When those three things are present— love maps, genuine fondness and admiration, and positive response to bids for attention – there is a huge deposit in your emotional bank account. This huge deposit will later override negative sentiment that normally arises in any relationship. So when, for example, a partner says a hurtful comment, a positive balance in the emotional bank account will override the comment with “Oh, sorry about that. Are you okay?” instead of easily taking offense.
In a 14-year longitudinal study, Gottman and his colleague Dr. Robert Levenson could predict that the “Disaster” couples divorced an average 5.6 years after the wedding, while the emotionally disengaged couples divorced an average of 16.2 years after the wedding. All “Disasters” have the “Four Horsemen of the Apocalypse:” Criticism, Defensiveness, Contempt and Stonewalling. But there are antidotes for each one.
Criticism: “What is wrong with you? Are you so stupid and lazy that you cannot put your dirty clothes in the hamper?” Antidote: “I need help clearing the floor. I get anxious when the floor is not clear. I am more relaxed when the floor is clear.” Use “I” messages, address your need that is not being met because of the behavior. “When X happens, I feel Y. I want to feel Z.”

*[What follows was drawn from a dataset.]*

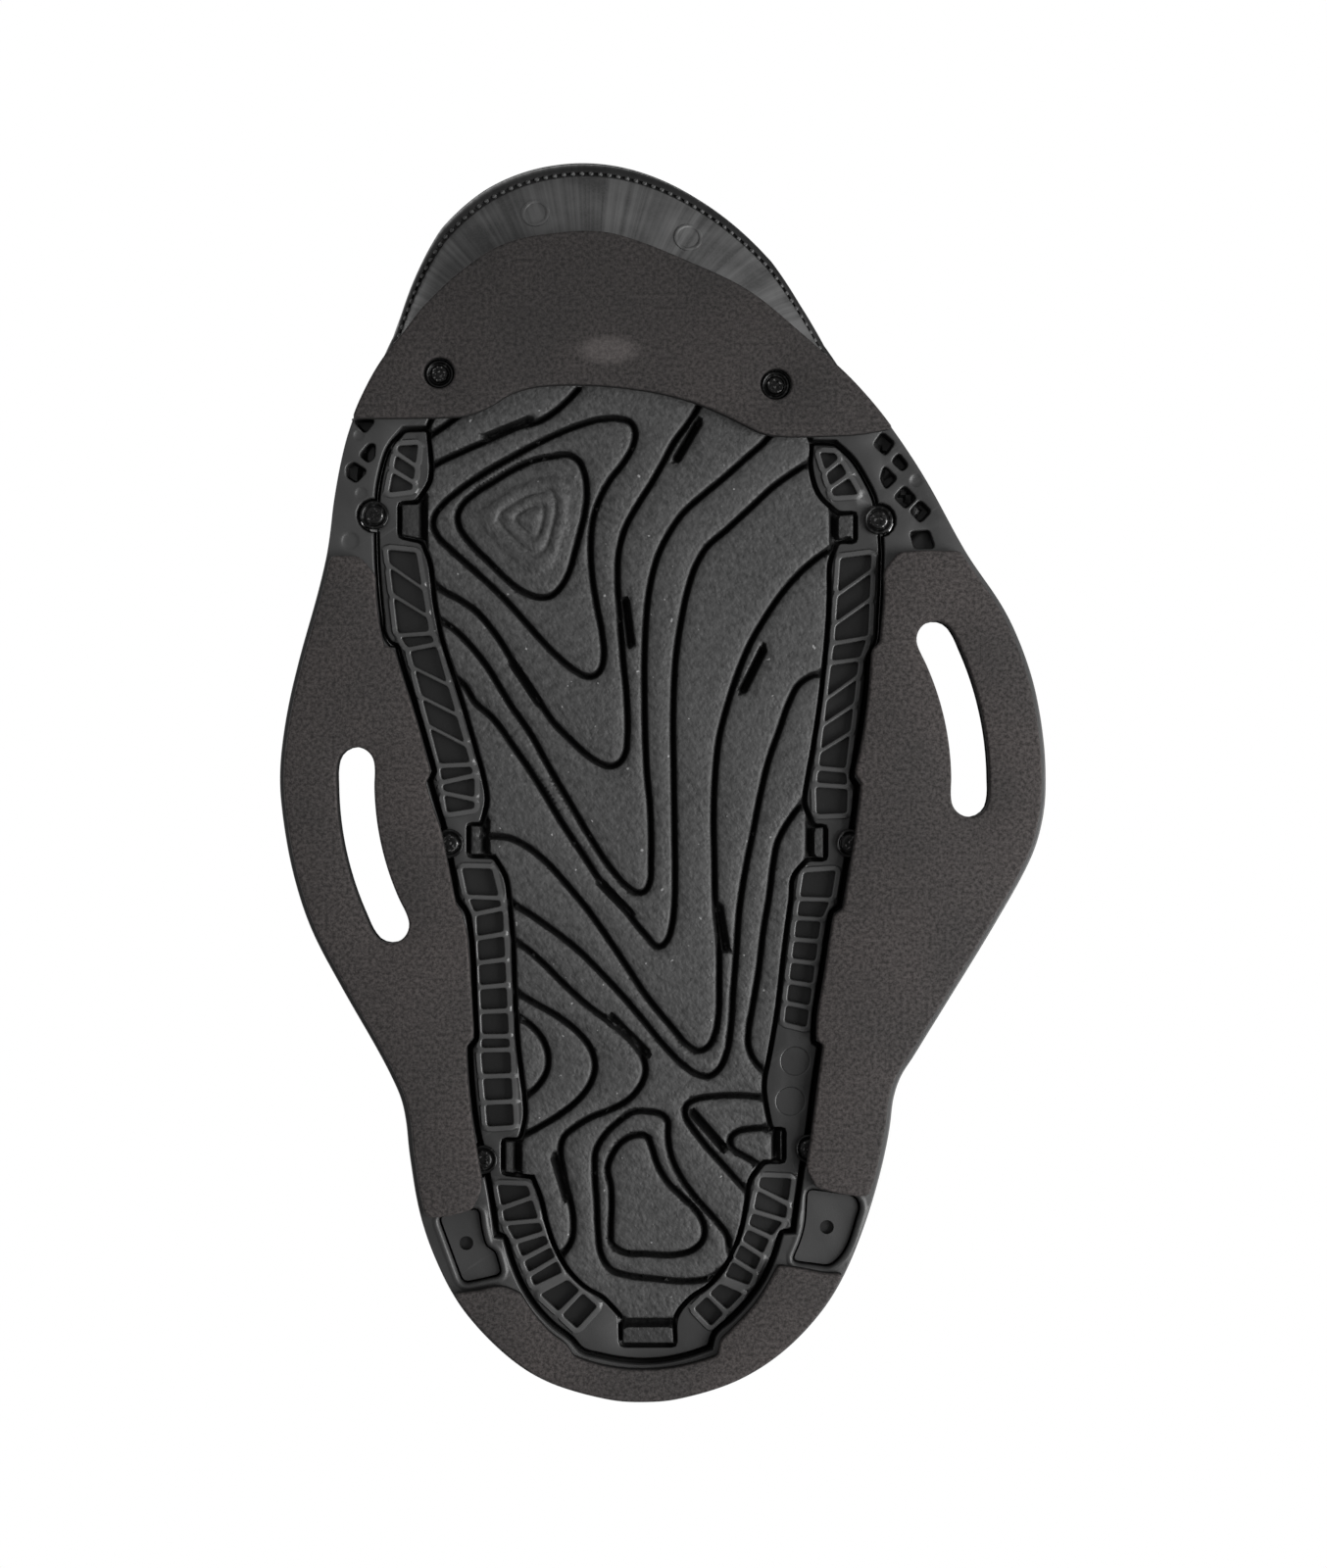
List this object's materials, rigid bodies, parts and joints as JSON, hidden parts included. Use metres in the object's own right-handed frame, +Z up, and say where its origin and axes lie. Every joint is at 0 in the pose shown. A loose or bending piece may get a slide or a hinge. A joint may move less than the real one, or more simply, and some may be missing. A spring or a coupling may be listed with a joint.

Defensiveness: “It’s not my fault we are broke.” Antidote: Practice active listening and go beyond what you feel is the attack. Ask yourself what is really going on with your partner? Is this caused by fear, insecurity, hurt? “How can I help?”
Contempt is the No. 1 predictor of divorce or separation unless something is done about it. ”Ugh. What an idiot.” “You are so lazy.” Eye rolling, sneering, name-calling, sarcasm, are examples. Antidote: Develop a culture of appreciation and mutual respect. Focus on appreciating a positive trait or behavior, even an effort to do better. “Thank you for taking out the trash.” Look for positive things your partner is doing, no matter how small.
Stonewalling is emotional withdrawal. You no longer want to express what you are thinking or feeling, and answer in monosyllables. Sometimes we do need time to calm down. But make it a productive time out. “I need a break. Let’s come back together in __minutes/days.” Take slow deep breaths. Because if you are still agitated when you come back together, the pattern is not broken.
Meanwhile, pray. Do not abandon the relationship. .
Conflict is present in all relationships. John and I had fights. So do the Gottmans. Gottman says 69 percent of conflicts in a marriage are never really resolved. But “Masters” are able to work through them with grace and humor.
The app called “Gottman Card Decks” provides questions you and your partner can ask each other to help you become “Masters.”
There are no easy fixes but by God’s grace and a commitment to grow and change, any marriage - the So-So’s and the “Disasters” - can become “Masters.”
In the Gottman universe, anyone has the potential to become one of those disgustingly happy couples.